Solo las sonrisas perfectas tienen derechos humanos
El documental sobre las 7.291 personas que fallecieron en las residencias madrileñas durante la pandemia me conmocionó

Esta columna forma parte de la sección de Cultura y, considerando esta adscripción, me pregunto cómo representamos la vejez en el imaginario artístico. Cómo hemos ido conformando una idea de vejez a la que se asocian lo venerable, la memoria y la sabiduría, pero también fragilidad, soledad, enfermedad, cansancio, carga, temblor, decrepitud, acabamiento. Dignidad. No me he puesto a contar, pero intuyo que son más los relatos de un cuerpo humano joven, en ese perfecto estado de maduración que nunca percibimos cuando se trata de nuestro propio cuerpo, que los de esos otros cuerpos lastrados por la erosión de la vida. Sin embargo, nos quedan obras, en su punto justo de violencia y ternura, como Arrugas de Paco Roca y El ángel de piedra de la canadiense Margaret Laurence, una novela de cuya magnitud quise dejar constancia en una reseña de Babelia. Menciono estas dos obras porque su tema es la vejez y el olvido, el olvido de las cabezas medio perdidas y el olvido en el que a veces colocamos a estas personas.
Hay viejos y viejas memorables en la historia del arte y la literatura: Anquises sobre los hombros de Eneas; Celestina, puta vieja; la abuela de Caperucita; Salvatore Roncone, el anciano cascarrabias, de La sonrisa etrusca; la sagacísima Miss Marple que me hizo entender que nuestros personajes envejecen al ritmo de nuestro propio envejecimiento… Cuando reflexiono sobre todas estas cosas, observo mi propia mano como si no me perteneciese y después veo Las tres edades y la Muerte, de Hans Baldung, esa soberbia concreción plástica del paso del tiempo y de la metamorfosis. De cómo lo pútrido habita en lo festivo, pero también hay luz en la carne decaída. Esto es una columna de Cultura. Todo el mundo debería estar viéndole ya las orejas al lobo.

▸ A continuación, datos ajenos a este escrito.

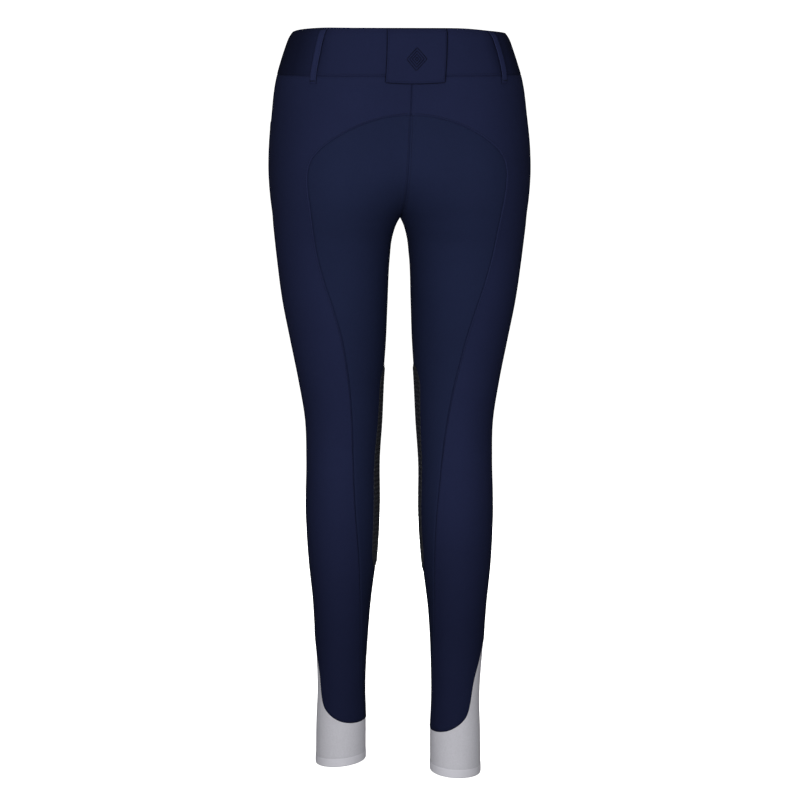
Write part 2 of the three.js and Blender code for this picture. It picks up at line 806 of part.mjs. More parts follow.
const backBand = waistband(SIDE_SEAM_AROUND - 0.0004, -SIDE_SEAM_AROUND + 0.0004, 26);
addMesh(breeches, 'waistband_back', backBand, BAND_NAVY);
const leftBand = waistband(SIDE_SEAM_AROUND + 0.0004, 0.9985, 12);
addMesh(breeches, 'waistband_front_left', leftBand, BAND_NAVY);
const rightBand = waistband(-SIDE_SEAM_AROUND - 0.0004, -TAB_AROUND, 20, tabLift, TAB_ROUND);
addMesh(breeches, 'waistband_front_right', rightBand, BAND_NAVY);

[['left', 1], ['right', -1]].forEach(([name, side]) => {
  const front = legPanel(side, FRONT_SIDE, FRONT_CENTRE, FRONT_SHARES);
  addMesh(breeches, `front_leg_${name}`, front, NAVY);
  addMesh(breeches, `pocket_facing_${name}`, pocketFacing(side), NAVY);
  const back = legPanel(side, SIDE, BACK_CENTRE, BACK_SHARES);
  addMesh(breeches, `back_leg_${name}`, back, NAVY);
  const seat = legPanel(side, ARCH, SEAT_CENTRE, SEAT_SHARES, true);
  addMesh(breeches, `seat_leg_${name}`, seat, NAVY);
  addMesh(breeches, `knee_grip_${name}`, kneeGrip(side), GRIP_GREY, 0.6);
  addMesh(breeches, `cuff_${name}`, cuff(side), CUFF_GREY);
  addMesh(breeches, `back_loop_${name}`, narrowLoop(side * BACK_LOOP_AROUND), BAND_NAVY);
  addMesh(breeches, `front_loop_${name}`, narrowLoop(side * FRONT_LOOP_AROUND), BAND_NAVY);
});

addMesh(breeches, 'centre_back_loop', wideLoop(), BAND_NAVY);
addMesh(breeches, 'fly_front', flyFront(), NAVY);

const button = addMesh(breeches, 'waist_button', waistButton(), METAL_GREY, 0.4, 0.9);
const buttonDown = (waistTop(1) + WAIST_SEAM) / 2;
const buttonSeat = TAB_LIFT + LAYER_GAP;
const buttonFoot = waistPoint(-BUTTON_AROUND, buttonDown, buttonSeat);
const buttonHead = waistPoint(-BUTTON_AROUND, buttonDown, buttonSeat + 1);
button.position.copy(buttonFoot);
const buttonAxis = buttonHead.sub(buttonFoot).normalize();
button.quaternion.setFromUnitVectors(new THREE.Vector3(0, 1, 0), buttonAxis);

export default breeches;
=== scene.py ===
import math

import bpy
import numpy as np
from bpy.props import FloatProperty, FloatVectorProperty, IntProperty, PointerProperty
from mathutils import Matrix, Vector


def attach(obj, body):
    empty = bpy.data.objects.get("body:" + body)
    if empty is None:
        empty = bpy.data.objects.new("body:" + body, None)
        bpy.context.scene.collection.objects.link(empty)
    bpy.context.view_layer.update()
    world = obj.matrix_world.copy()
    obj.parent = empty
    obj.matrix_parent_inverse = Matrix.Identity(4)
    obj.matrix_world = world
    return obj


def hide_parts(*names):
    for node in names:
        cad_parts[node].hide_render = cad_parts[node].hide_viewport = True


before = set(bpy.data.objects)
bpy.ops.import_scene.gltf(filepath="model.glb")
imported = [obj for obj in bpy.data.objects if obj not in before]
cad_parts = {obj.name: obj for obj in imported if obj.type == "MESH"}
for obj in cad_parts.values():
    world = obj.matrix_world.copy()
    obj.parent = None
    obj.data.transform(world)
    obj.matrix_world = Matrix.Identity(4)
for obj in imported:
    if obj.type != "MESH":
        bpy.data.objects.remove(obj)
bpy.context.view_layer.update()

bl_info = {
    "name": "Riding Breeches",
    "version": (1, 0, 0),
    "blender": (4, 5, 0),
    "location": "View3D > Sidebar > Breeches",
    "description": "Dresses the full-seat riding breeches and sets their studio",
    "category": "Add Mesh",
}

# Places on the cloth are given in millimetres and degrees, as a cutter gives them:
# "down" is the distance below the waist, and "angle" goes round a leg from its outer
# side at 0 over the back at 90 to the inner side at 180. Meshes are made in metres.
MM = 0.001

# Levels and seams
WAIST_SEAM = 52.0
CROTCH = 236.0
LEG_END = 911.0
HEM = 973.0
WARP_START = 700.0
HALF_SEAM = 0.15
SIDE_SEAM = -4.0
SIDE_SEAM_AROUND = 0.525
FRONT_FORK_TOP = 120.0
BACK_FORK_TOP = 140.0
VALLEY_WIDTH = 14.0
VALLEY_RISE = 70.0

# Cloth walls
CLOTH = 1.5
BAND_WALL = 2.4
CUFF_WALL = 1.2
LOOP_WALL = 1.6

# Pocket, fly and waistband tab
POCKET_MOUTH_ANGLE = -48.0
POCKET_SLANT_POWER = 1.25
FACING_DEPTH = 2.4
FLY_LEFT_X = 4.0
FLY_RIGHT_X = -36.0
FLY_STRAIGHT_END = 150.0
FLY_END = 184.0
FLY_GAP = 0.5
TAB_AROUND = 1.085
TAB_LIFT = 2.7
TAB_RAMP_START = 0.9
TAB_RAMP_END = 0.975
TAB_ROUND = 0.01
BUTTON_AROUND = 1.05

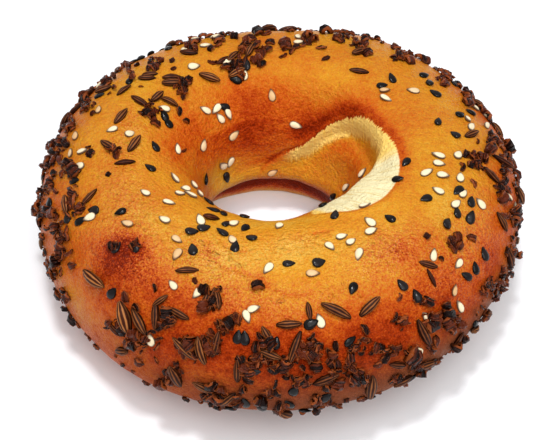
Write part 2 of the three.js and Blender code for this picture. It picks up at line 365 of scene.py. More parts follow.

Las 7.291 personas que fallecieron en las residencias sin ser derivadas a un hospital durante la pandemia fueron tratadas sin respeto por el Gobierno de la Comunidad de Madrid. Seres humanos despojados de vida y dignidad. El 13 de marzo el documental de Juanjo Castro tuvo una audiencia memorable. Yo lo vi y me conmocionó: el estado de precariedad creciente de la sanidad pública y de las residencias madrileñas, las penosas condiciones laborales de las gerocultoras y la crueldad con que han sido demonizadas, el dolor de las familias de las personas fallecidas, su impotencia, la recreación mental de sótanos en los geriátricos que recordaban al infierno, la muerte a solas, la crispación de los cadáveres agarrados a los barrotes de una cama, el siniestro detalle semántico a la hora de definir qué es un protocolo, la maquinaria publicitaria del Zendal como exaltación de la “eficiencia” del gobierno de Ayuso, la falta de coraje para asumir responsabilidades, la incompetencia, la estulticia en las comparecencias públicas y el temor justificado de que, si un nuevo brote pandémico nos castiga, esta situación no volvería a repetirse: sería peor. Porque las infraestructuras están más deterioradas, y las políticas neoliberales dinamitan los servicios y la asistencia públicos a la vez que, sin sutileza, pero con eficacia, transforman los mínimos valores democráticos: los derechos humanos lo son solo de las clases privilegiadas, los cuerpos lozanos, las sonrisas perfectas. Los demás seres no merecen la consideración de humanos. Se los puede dejar morir de hambre y sed. Como en Palestina. Como los ancianos y ancianas deshidratados dentro de sus habitaciones porque, especialmente durante las pandemias, el personal de un geriátrico no es invulnerable y también enferma. Al perro flaco, ya se sabe. Menos mal que aún nos quedan cineastas para documentar el horror.